Saturday, October 9, 2010
Some Days I'm Stupid
I just don't know why sometimes I do things that I know I shouldn't. Today is one of those days. I just can't wait to go to bed and wake up tomorrow so that I can start over. I've had a bad cold this week so while I've stuck to my calorie range and gotten the minimum 30 minutes a day of exercise this week, I've felt lousy. I decided today was a free day, a day where I wouldn't count calories or exercise. A day to rest and feel better. Well I feel worse and here's why....I made a lot of dumb choices today. Puppy chow and a glass a milk for breakfast?

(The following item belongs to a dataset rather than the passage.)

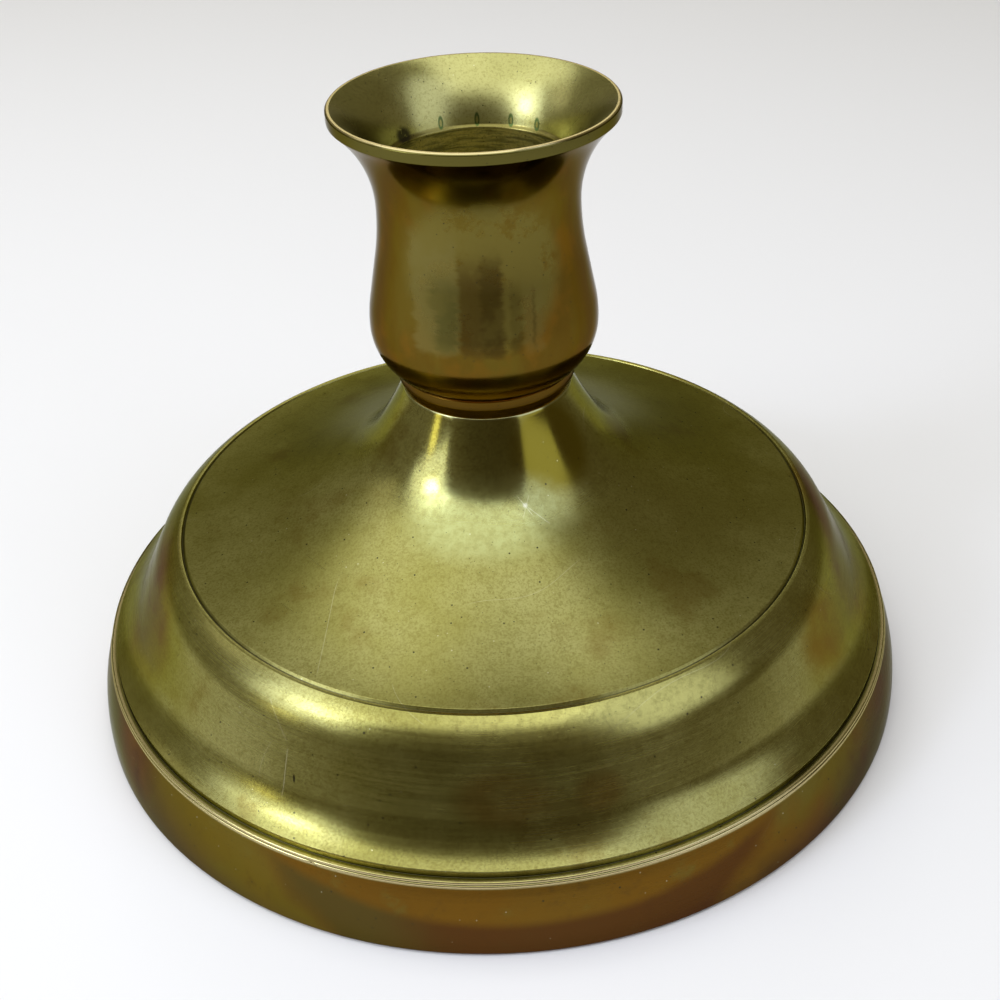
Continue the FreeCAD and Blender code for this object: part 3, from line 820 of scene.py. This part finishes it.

Dumb choice #1. Mindlessly surfing the net for 2 hours after work this morning - dumb choice #2. Eating a huge plate of nachos left over from taco night a few days ago - #3. Afternoon nap followed by 1.5 hours of TV- that's #4. At this point its about 3pm and I was feeling like garbage and like I wasted the day away so I went out to the farm to take care of my chickens and then took the dog for a short walk. I harvested my 8 pumpkins and pulled up the dead vines. Finally I accomplished something. I came back inside, ate a piece of left over cake from my parents anniversary this week and went back to mindlessly surfing the web. I visited the nest/bump. I haven't been there in almost a year, ever since all my infertile friends moved on to endless IVF treatments and eventually all got pregnant. This is huge mistake #5. Sure it was nice to see they all had toddlers by now but it was just a painful reminder that they moved on and I didn't. And worse yet, my baby is suppose to be 1 year old this month. Hello pity party! I knew it would make me sad to visit all my old buddies on the nest but I did it anyway. I knew eating garbage food and being lazy today would make me feel terrible but I did it anyway. WHY?! Why must I do things I know will not make me feel good and will not make me happy. I totally need to make better decisions. *sigh* I feel bloated and PMSy but AF is still a whole week away. Oh well, tomorrow I will wake up and make it a better day.